WRITTEN PROBLEM
Reproduce all of the listing below without alteration.

DATA SECTION
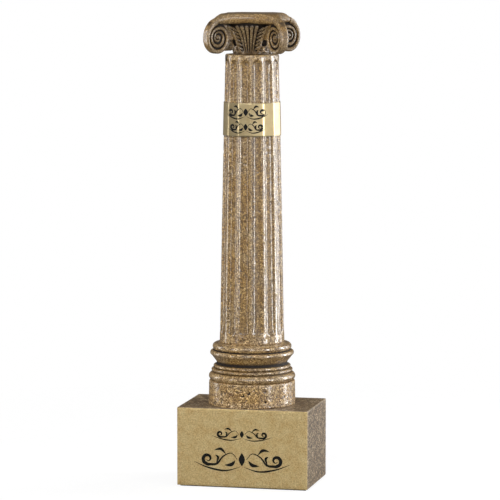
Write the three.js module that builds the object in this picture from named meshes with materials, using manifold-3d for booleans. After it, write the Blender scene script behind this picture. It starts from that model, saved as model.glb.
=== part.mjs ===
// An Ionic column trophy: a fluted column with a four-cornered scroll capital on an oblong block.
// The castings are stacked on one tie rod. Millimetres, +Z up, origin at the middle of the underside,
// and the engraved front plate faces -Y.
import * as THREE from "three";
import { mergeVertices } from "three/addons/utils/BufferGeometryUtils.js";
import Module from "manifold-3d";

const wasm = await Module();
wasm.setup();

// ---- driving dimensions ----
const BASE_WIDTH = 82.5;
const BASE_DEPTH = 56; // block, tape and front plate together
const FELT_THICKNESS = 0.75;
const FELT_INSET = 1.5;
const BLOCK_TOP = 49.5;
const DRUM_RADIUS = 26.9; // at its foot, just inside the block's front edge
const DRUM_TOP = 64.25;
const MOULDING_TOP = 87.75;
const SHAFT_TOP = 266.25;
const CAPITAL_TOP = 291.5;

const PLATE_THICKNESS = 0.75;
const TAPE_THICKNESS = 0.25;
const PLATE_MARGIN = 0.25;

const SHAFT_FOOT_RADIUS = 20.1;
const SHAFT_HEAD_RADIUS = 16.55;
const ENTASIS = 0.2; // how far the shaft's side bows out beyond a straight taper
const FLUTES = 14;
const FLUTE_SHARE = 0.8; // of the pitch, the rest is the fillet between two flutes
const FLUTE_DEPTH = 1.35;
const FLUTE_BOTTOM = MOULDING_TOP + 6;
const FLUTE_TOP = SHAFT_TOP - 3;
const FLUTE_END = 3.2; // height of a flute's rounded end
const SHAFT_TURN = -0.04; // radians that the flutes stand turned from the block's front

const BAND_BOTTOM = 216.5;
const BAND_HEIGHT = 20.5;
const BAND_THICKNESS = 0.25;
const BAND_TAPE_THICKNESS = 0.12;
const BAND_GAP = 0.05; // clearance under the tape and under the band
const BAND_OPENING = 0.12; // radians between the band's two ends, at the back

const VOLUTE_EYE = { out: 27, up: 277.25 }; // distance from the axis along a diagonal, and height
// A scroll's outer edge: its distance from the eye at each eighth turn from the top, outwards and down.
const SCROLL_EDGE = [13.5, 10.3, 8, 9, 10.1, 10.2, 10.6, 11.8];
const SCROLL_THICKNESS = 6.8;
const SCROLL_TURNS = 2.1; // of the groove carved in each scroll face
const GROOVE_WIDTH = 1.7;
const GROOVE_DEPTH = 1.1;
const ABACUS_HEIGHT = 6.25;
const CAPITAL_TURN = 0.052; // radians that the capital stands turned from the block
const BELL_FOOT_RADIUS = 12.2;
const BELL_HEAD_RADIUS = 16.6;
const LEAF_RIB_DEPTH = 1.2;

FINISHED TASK
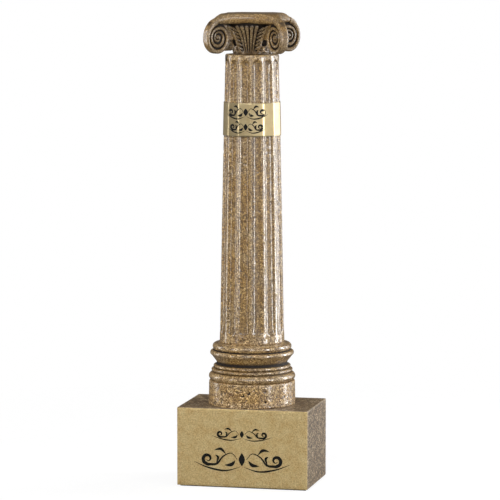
Write the three.js module that builds the object in this picture from named meshes with materials, using manifold-3d for booleans. After it, write the Blender scene script behind this picture. It starts from that model, saved as model.glb.
=== part.mjs ===
// An Ionic column trophy: a fluted column with a four-cornered scroll capital on an oblong block.
// The castings are stacked on one tie rod. Millimetres, +Z up, origin at the middle of the underside,
// and the engraved front plate faces -Y.
import * as THREE from "three";
import { mergeVertices } from "three/addons/utils/BufferGeometryUtils.js";
import Module from "manifold-3d";

const wasm = await Module();
wasm.setup();

// ---- driving dimensions ----
const BASE_WIDTH = 82.5;
const BASE_DEPTH = 56; // block, tape and front plate together
const FELT_THICKNESS = 0.75;
const FELT_INSET = 1.5;
const BLOCK_TOP = 49.5;
const DRUM_RADIUS = 26.9; // at its foot, just inside the block's front edge
const DRUM_TOP = 64.25;
const MOULDING_TOP = 87.75;
const SHAFT_TOP = 266.25;
const CAPITAL_TOP = 291.5;

const PLATE_THICKNESS = 0.75;
const TAPE_THICKNESS = 0.25;
const PLATE_MARGIN = 0.25;

const SHAFT_FOOT_RADIUS = 20.1;
const SHAFT_HEAD_RADIUS = 16.55;
const ENTASIS = 0.2; // how far the shaft's side bows out beyond a straight taper
const FLUTES = 14;
const FLUTE_SHARE = 0.8; // of the pitch, the rest is the fillet between two flutes
const FLUTE_DEPTH = 1.35;
const FLUTE_BOTTOM = MOULDING_TOP + 6;
const FLUTE_TOP = SHAFT_TOP - 3;
const FLUTE_END = 3.2; // height of a flute's rounded end
const SHAFT_TURN = -0.04; // radians that the flutes stand turned from the block's front

const BAND_BOTTOM = 216.5;
const BAND_HEIGHT = 20.5;
const BAND_THICKNESS = 0.25;
const BAND_TAPE_THICKNESS = 0.12;
const BAND_GAP = 0.05; // clearance under the tape and under the band
const BAND_OPENING = 0.12; // radians between the band's two ends, at the back

const VOLUTE_EYE = { out: 27, up: 277.25 }; // distance from the axis along a diagonal, and height
// A scroll's outer edge: its distance from the eye at each eighth turn from the top, outwards and down.
const SCROLL_EDGE = [13.5, 10.3, 8, 9, 10.1, 10.2, 10.6, 11.8];
const SCROLL_THICKNESS = 6.8;
const SCROLL_TURNS = 2.1; // of the groove carved in each scroll face
const GROOVE_WIDTH = 1.7;
const GROOVE_DEPTH = 1.1;
const ABACUS_HEIGHT = 6.25;
const CAPITAL_TURN = 0.052; // radians that the capital stands turned from the block
const BELL_FOOT_RADIUS = 12.2;
const BELL_HEAD_RADIUS = 16.6;
const LEAF_RIB_DEPTH = 1.2;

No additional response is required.